Cost management is another landmine. Spinning up ten c5.xlarge AWS instances for distributed scanning sounds fast until you realize you're burning $1.70 per instance per hour. A four-hour reconnaissance scan across multiple providers could easily cost $70-100, and if your cleanup script fails (server teardown doesn't execute), those instances keep running and accumulating charges. Unlike managed services with built-in cost controls, pscan gives you the raw power of cloud infrastructure with all the financial responsibility. There's no automatic circuit breaker if your scan runs longer than expected or if you accidentally provision 50 instances instead of 5. The Shell script won't stop you from expensive mistakes—it assumes you know what you're doing.
Verdict
Use pscan if you're conducting large-scale reconnaissance across extensive IP ranges (class A/B networks or multiple organizations), already have Axiom infrastructure configured and tested, understand cloud cost implications and can justify the expense, and need scan completion speed that justifies distributed architecture overhead. It's purpose-built for bug bounty hunters and red teams who regularly scan massive attack surfaces where time-to-discovery matters more than cost efficiency.
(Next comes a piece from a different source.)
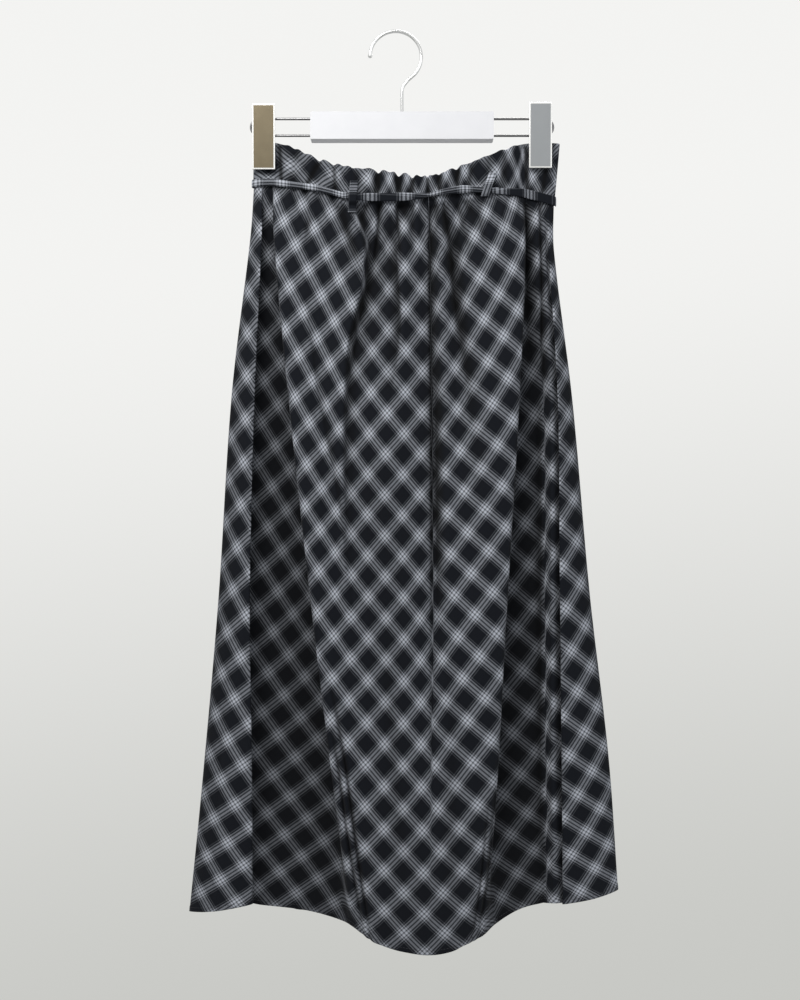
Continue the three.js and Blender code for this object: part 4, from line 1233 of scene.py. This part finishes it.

Skip pscan if you're scanning smaller networks (single class C or smaller), haven't invested time in Axiom setup and cloud provider configuration, lack budget for spinning up multiple scanning instances, need mature tooling with extensive error handling and recovery mechanisms, or want a fire-and-forget solution with minimal operational complexity. For most penetration testing scenarios, a properly configured single masscan instance provides sufficient speed without the coordination overhead. The complexity tax of distributed scanning only pays dividends at scale.